Aufgestellt worden waren die vier digitalen Geschwindigkeitsanzeigen im Sommer 2022 an der Triftstraße, der Fürstenbergstraße, dem Breukelmannhof und an der Schloßstraße nahe der cse-Kita Mattisburg. „Bei den Eltern gab es eine sehr gute Resonanz“, sagt die kommissarische Kita-Leiterin Nicole Blocklinger. „Ich stelle auch selbst fest, dass die Autofahrer vor und hinter mir abbremsen. Die Anzeigen sind effektiver als die Verkehrsmännchen, die wir aufgestellt hatten – sie wurden uns außerdem gestohlen.“ Wünschenswert sei aus Sicht des Kita-Teams und der Familien, dass die Geschwindigkeitsanzeige an der Stelle verbleibe.

Neue Standorte für digitale Geschwindigkeitsanzeigen im Essener Westen

Doch das ist nicht in Sicht, innerhalb des zweijährigen Pilotprojekts sollen die Geräte noch mehrfach an andere Standorte im Bezirk versetzt werden. „Eigentlich müssten sie tatsächlich bleiben, wo sie sind“, meint auch Bezirksbürgermeisterin Roderig. „Aber wir haben eine lange Liste an weiteren Orten, an denen sie noch aufgestellt werden sollen.“ Die Mitglieder der Bezirksvertretung haben die Ordnungsbehörden nun aufgefordert, an den Stellen, an denen in den vergangenen Monaten Raser gemessen wurden, auch bußgeldrelevante Kontrollen durchzuführen – also zu blitzen.

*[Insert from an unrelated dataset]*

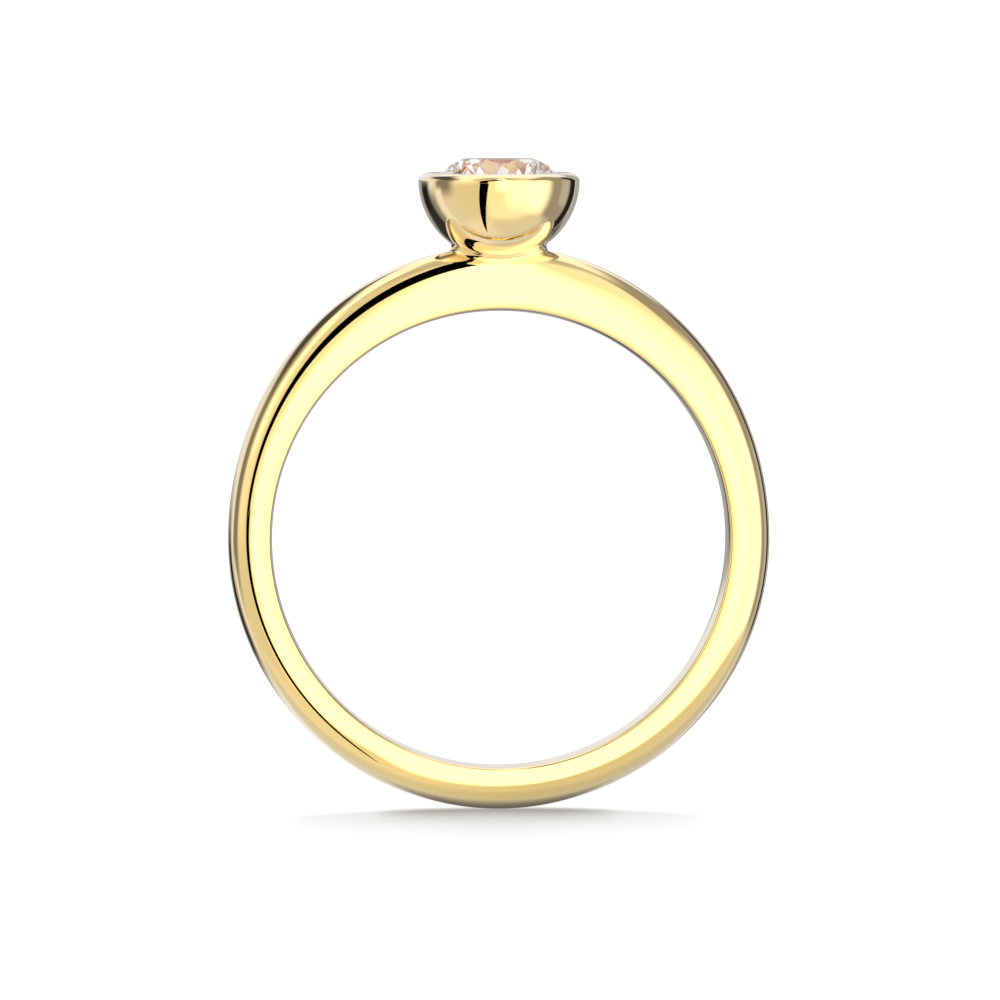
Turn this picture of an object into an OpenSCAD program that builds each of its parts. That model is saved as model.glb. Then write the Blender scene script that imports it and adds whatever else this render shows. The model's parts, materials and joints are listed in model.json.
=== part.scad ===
// Gold ring with one round brilliant cut stone in a closed bowl bezel.
// It is drawn upright about the finger's axis, with the stone up +Y and the finger along Z,
// and then laid on its side as it rests by itself: on the widest point of the bezel and on the
// far side of the band.

/* [Finger hole] */
// Diameter of the finger hole at its narrowest, in the middle of the band's width
finger_d = 17.2; // [16:0.1:19]
// Length of the straight wall in the middle of the hole
straight_l = 0.5; // [0.4:0.1:0.8]
// Radius of the comfort curve that widens the hole from its straight wall towards both ends
comfort_r = 2.8; // [2.4:0.1:4]
// Radius that rounds each edge of the finger hole
edge_r = 0.08; // [0.06:0.01:0.12]

/* [Band] */
// Width of the band along the finger
band_w = 2; // [1.8:0.1:2.4]
// Thickness of the band at its back and sides
band_t = 1.67; // [1.5:0.01:1.9]
// Thickness of the band under the bezel
shoulder_t = 2.47; // [2.3:0.01:2.6]
// Depth from the hole to the band's widest line, as a share of band_t
widest_share = 0.43; // [0.35:0.01:0.5]
// Narrowing of each side of the band from its widest line to the hole
side_draft = 0.06; // [0.04:0.01:0.08]
// Power of the curve that crowns the band: 2 is an ellipse, more is squarer
crown_power = 2.2; // [2:0.1:2.6]

/* [Bezel] */
// Diameter of the bezel at its widest
bezel_d = 6.1; // [5.9:0.1:6.4]
// Height of the bezel's widest level above the finger's centre
bezel_level = 13.57; // [13.4:0.01:13.8]
// Height of the bezel's rim above its widest level, which is also the radius of the rim's outer edge
rim_h = 0.26; // [0.2:0.01:0.3]
// Radius at which the bezel's rim ends over the stone
lip_r = 2.17; // [2.16:0.01:2.2]

/* [Stone] */
// Diameter of the stone at its girdle
stone_d = 4.5; // [4.4:0.05:4.6]
// Height of the girdle's upper edge above the bezel's widest level
girdle_rise = 0.09; // [0.06:0.01:0.1]
// Height of the girdle
girdle_h = 0.1; // [0.05:0.01:0.12]
// Width of the table, corner to corner, as a share of the stone's diameter
table_share = 0.63; // [0.53:0.01:0.65]
// Angle of the main crown facets above the girdle
crown_angle = 40; // [34:0.5:41]
// Angle of the main pavilion facets below the girdle
pavilion_angle = 40.8; // [40:0.1:42]
// Length of the star facets, as a share of the way from the table to the girdle
star_share = 0.58; // [0.5:0.01:0.6]
// Length of the lower half facets, as a share of the way from the girdle to the point
lower_half_share = 0.77; // [0.7:0.01:0.85]
// Turn of the stone in its bezel
stone_turn = 22.5; // [0:0.5:22.5]
// Clearance between the stone and the metal
stone_gap = 0.03; // [0.02:0.01:0.04]

/* [Hidden] */
$fn = 96;

// Band
stations = 96;
crown_steps = 9;
side_steps = 3;
bore_r = finger_d / 2;
half_w = band_w / 2;
widest_depth = widest_share * band_t;
side_r = bore_r + band_t;
top_r = bore_r + shoulder_t;
// Metal left inside the hole, which the hole's own cut removes
cut_margin = 0.5;
// Distance of the band's side from the middle of its width, at a depth from the hole
function side_level(depth) = half_w - side_draft * pow(1 - depth / widest_depth, 2);
// Angle at which the comfort curve runs into an edge that is rounded about this level
function curve_end(level) = asin((level - straight_l / 2) / (comfort_r - edge_r));
function edge_depth(level) = comfort_r - (comfort_r - edge_r) * cos(curve_end(level));
edge_level = side_level(edge_depth(side_level(0) - edge_r)) - edge_r;

// Bezel
bezel_r = bezel_d / 2;
rim_level = bezel_level + rim_h;

// Stone
stone_r = stone_d / 2;
table_r = table_share * stone_r;
girdle_level = bezel_level + girdle_rise;
crown_h = (stone_r - table_r) * tan(crown_angle);
pavilion_h = stone_r * tan(pavilion_angle);
star_r = (1 - star_share) * table_r * cos(22.5) + star_share * stone_r;
star_rise = crown_h * (stone_r - star_r * cos(22.5)) / (stone_r - table_r);
// The crown is steepest along the ridges that run from the star facets' tips to the girdle
ridge_angle = atan(star_rise / (stone_r - star_r));
lower_half_r = (1 - lower_half_share) * stone_r;
table_level = girdle_level + crown_h;
culet_level = girdle_level - girdle_h - pavilion_h;
// The seat is a cone, and the pavilion's facets stand out from the cone by this much
facet_bulge = pavilion_h * lower_half_r / stone_r * (1 - cos(22.5));

// One side of the band's section, as [depth from the hole, distance from the middle of its width]
side_points = [
    [-cut_margin, side_level(0)],
    for (i = [0 : side_steps - 1]) let (depth = widest_depth * i / side_steps) [depth, side_level(depth)]
];
function crown_point(t, a) = [
    widest_depth + (t - widest_depth) * pow(sin(a), 2 / crown_power),
    half_w * pow(cos(a), 2 / crown_power)
];
function half_section(t) = concat(
    side_points,
    [for (i = [0 : crown_steps]) crown_point(t, 90 * i / crown_steps)]
);
function mirrored(points) = [for (i = [len(points) - 1 : -1 : 0]) [points[i][0], -points[i][1]]];
function section(t) = let (half = half_section(t), other = mirrored(half))
    concat(half, [for (i = [1 : len(other) - 1]) other[i]]);

// Outer radius of the band at an angle from its top: an ellipse over the finger, a circle under it
function outer_r(a) = cos(a) > 0
    ? side_r * top_r / norm([top_r * sin(a), side_r * cos(a)])
    : side_r;

// Resting angle: how far the ring leans so that bezel and band touch the surface together
function reach(a) = max([for (p = half_section(band_t)) (bore_r + p[0]) * sin(a) + p[1] * cos(a)]);
function settled(a, tries) = tries == 0
    ? a
    : settled(asin((bezel_r - reach(a)) / bezel_level), tries - 1);
lean = settled(5, 40);
lift = bezel_r - bezel_level * sin(lean);
far_y = table_level * cos(lean) + table_r * sin(lean);
near_y = -reach(90 - lean);
centre_y = -(far_y + near_y) / 2;

// Upright ring to resting ring, with the origin under the middle of its box
module laid_down() {
    translate([0, centre_y, lift]) rotate([lean, 0, 0]) children();
}

// Things turned about the bezel's axis, which runs up +Y
module about_bezel() {
    rotate([-90, 0, 0]) children();
}

module band_blank() {
    rings = [
        for (s = [0 : stations - 1])
            let (a = 360 * s / stations, t = outer_r(a) - bore_r)
                [for (p = section(t)) [(bore_r + p[0]) * sin(a), (bore_r + p[0]) * cos(a), p[1]]]
    ];
    n = len(rings[0]);
    points = [for (ring = rings) each ring];
    faces = [
        for (s = [0 : stations - 1], i = [0 : n - 1])
            let (here = s * n, next = (s + 1) % stations * n, j = (i + 1) % n)
                each [[here + i, here + j, next + j], [here + i, next + j, next + i]]
    ];
    polyhedron(points, faces);
}

// The bowl is half a ball, with a flat rim on it whose outer edge is rounded
module bezel_profile() {
    translate([0, bezel_level]) {
        intersection() {
            circle(r = bezel_r);
            translate([0, -bezel_r]) square([bezel_r, bezel_r]);
        }
        square([bezel_r - rim_h, rim_h]);
        translate([bezel_r - rim_h, 0]) intersection() {
            circle(r = rim_h);
            square(rim_h);
        }
    }
}

// Hollow for the stone: a cone under it, a groove round its girdle and the rim's edge over it
module seat_profile() {
    wide = stone_r + stone_gap;
    under = stone_gap / cos(pavilion_angle) + facet_bulge;
    over = stone_gap / cos(ridge_angle);
    polygon([
        [0, culet_level - under],
        [wide, culet_level - under + wide * tan(pavilion_angle)],
        [wide, girdle_level + over - stone_gap * tan(ridge_angle)],
        [lip_r, girdle_level + over + (stone_r - lip_r) * tan(ridge_angle)],
        [lip_r, rim_level + 1],
        [0, rim_level + 1]
    ]);
}

// The finger hole: straight in the middle, then widening along the comfort curve to a rounded edge
module finger_profile() {
    edge_x = bore_r + edge_depth(edge_level);
    curve_top = straight_l / 2 + comfort_r * sin(curve_end(edge_level));
    difference() {
        translate([0, -band_w]) square([edge_x, 2 * band_w]);
        translate([bore_r, -straight_l / 2]) square([comfort_r, straight_l]);
        for (side = [0, 1]) mirror([0, side]) {
            intersection() {
                translate([bore_r + comfort_r, straight_l / 2]) circle(r = comfort_r);
                translate([bore_r, 0]) square([comfort_r, curve_top]);
            }
            translate([edge_x, edge_level]) circle(r = edge_r);
        }
    }
}

module band_and_bezel() {
    color("goldenrod") laid_down() difference() {
        union() {
            band_blank();
            about_bezel() rotate_extrude() bezel_profile();
        }
        about_bezel() rotate_extrude() seat_profile();
        rotate_extrude() finger_profile();
    }
}

module stone() {
    // Corners, each row counted round the stone: table, star tips, girdle's two edges, lower tips
    table_0 = 0;
    star_0 = 8;
    upper_0 = 16;
    lower_0 = 32;
    tip_0 = 48;
    culet = 56;
    tip_level = girdle_level - girdle_h - pavilion_h * (1 - lower_half_r / stone_r * cos(22.5));
    function row(count, first, r, z) = [
        for (k = [0 : count - 1]) let (a = first + 360 * k / count) [r * cos(a), r * sin(a), z]
    ];
    points = concat(
        row(8, 0, table_r, table_level),
        row(8, 22.5, star_r, girdle_level + star_rise),
        row(16, 0, stone_r, girdle_level),
        row(16, 0, stone_r, girdle_level - girdle_h),
        row(8, 22.5, lower_half_r, tip_level),
        [[0, 0, culet_level]]
    );
    table = [[for (k = [7 : -1 : 0]) table_0 + k]];
    eighths = [
        for (k = [0 : 7])
            let (l = (k + 1) % 8, m = (k + 7) % 8, g = 2 * k, h = 2 * k + 1, i = (2 * k + 2) % 16)
                each [
                    // Star facet
                    [table_0 + k, table_0 + l, star_0 + k],
                    // Kite facet, from the table to the girdle
                    [table_0 + k, star_0 + k, upper_0 + g, star_0 + m],
                    // Two upper half facets
                    [star_0 + k, upper_0 + h, upper_0 + g],
                    [star_0 + k, upper_0 + i, upper_0 + h],
                    // Two panels of the girdle
                    [upper_0 + g, upper_0 + h, lower_0 + h, lower_0 + g],
                    [upper_0 + h, upper_0 + i, lower_0 + i, lower_0 + h],
                    // Two lower half facets
                    [lower_0 + g, lower_0 + h, tip_0 + k],
                    [lower_0 + h, lower_0 + i, tip_0 + k],
                    // Main pavilion facet, from the girdle to the point
                    [lower_0 + g, tip_0 + k, culet, tip_0 + m]
                ]
    ];
    color("lightcyan") laid_down() about_bezel() rotate([0, 0, stone_turn])
        polyhedron(points, concat(table, eighths));
}

band_and_bezel();
stone();
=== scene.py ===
# Polished gold ring with a round stone in a bowl bezel, lying on its side on a pale floor.
import json
import math
import bpy
from mathutils import Matrix, Vector


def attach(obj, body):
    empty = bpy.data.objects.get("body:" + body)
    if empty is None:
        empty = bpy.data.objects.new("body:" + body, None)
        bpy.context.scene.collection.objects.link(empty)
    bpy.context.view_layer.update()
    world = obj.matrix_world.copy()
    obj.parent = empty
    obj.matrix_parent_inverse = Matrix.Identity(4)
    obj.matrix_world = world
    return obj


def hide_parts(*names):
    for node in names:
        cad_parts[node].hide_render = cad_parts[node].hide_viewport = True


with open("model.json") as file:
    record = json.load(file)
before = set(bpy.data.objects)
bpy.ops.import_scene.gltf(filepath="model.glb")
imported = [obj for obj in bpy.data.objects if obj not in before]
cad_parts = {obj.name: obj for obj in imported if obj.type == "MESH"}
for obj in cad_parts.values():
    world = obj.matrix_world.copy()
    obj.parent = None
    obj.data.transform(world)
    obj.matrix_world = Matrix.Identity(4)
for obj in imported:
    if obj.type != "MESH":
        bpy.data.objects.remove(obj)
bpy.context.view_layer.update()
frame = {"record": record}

# The ring is modelled upright, in millimetres about the finger's centre: X across, Y towards the
# stone, Z along the finger. UPRIGHT_TO_REST scales it to metres and lays it down as it rests.
HOLE = frame["record"]["mounts"][0]
HOLE_R = HOLE["dims"]["r_mm"]
LEAN = math.atan2(-HOLE["axis"][1], HOLE["axis"][2])
UPRIGHT_TO_REST = (
    Matrix.Translation(HOLE["pos_m"]) @ Matrix.Rotation(LEAN, 4, "X") @ Matrix.Scale(0.001, 4)
)

# Places nearer to each other than this are one, in millimetres. Cuts are finer than that, and
# the slivers that a boolean leaves are coarser
TOUCHING = 1e-4
CUT_FINENESS = 1e-6
SLIVER = 1e-3
# An edge stays sharp where the surface turns by more than this
SHARP_FROM = math.radians(35)
# Rounds of each guess that gets nearer from round to round
TRIES = 6

# Band: half its width, its thickness at its sides and under the bezel, the depth of its widest
# line from the hole, the power of its crown's curve, and how far its sides fall in at the hole
BAND_HALF = 1.0
BAND_T = 1.67
SHOULDER_T = 2.47
WIDEST_DEPTH = 0.43 * BAND_T
CROWN_POWER = 2.2
SIDE_FALL = 0.06
# Radii of the hole's comfort curve and of its rounded edges
COMFORT_R = 4
EDGE_R = 0.12
# Steps round the finger, and in each part of half the section
STATIONS = 288
WALL_STEPS = 6
EDGE_STEPS = 9
SIDE_STEPS = 7
CROWN_STEPS = 22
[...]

Die von der Bezirksvertretung finanzierten digitalen Anzeigen sollen in Kürze an andere Standorte umgesetzt werden. Die Anlage an der Schloßstraße in Borbeck soll auf die gegenüberliegende Straßenseite wechseln, die anderen drei Geräte bekommen bald neue Standorte an der Levinstraße in Gerschede auf Höhe der Awo-Kita, an der Heißener Straße in Schönebeck nahe des Spielplatzes und am Dreigarbenfeld/Nöggerathstraße in Schönebeck. Zur zweiten Jahreshälfte sollen dann auch die dort gesammelten Daten ausgewertet werden. In der Bezirksvertretung hofft man, dass die Stadt Essen in Zukunft die Finanzierung übernimmt, langfristig sei das aus den Mitteln im Bezirk nicht möglich.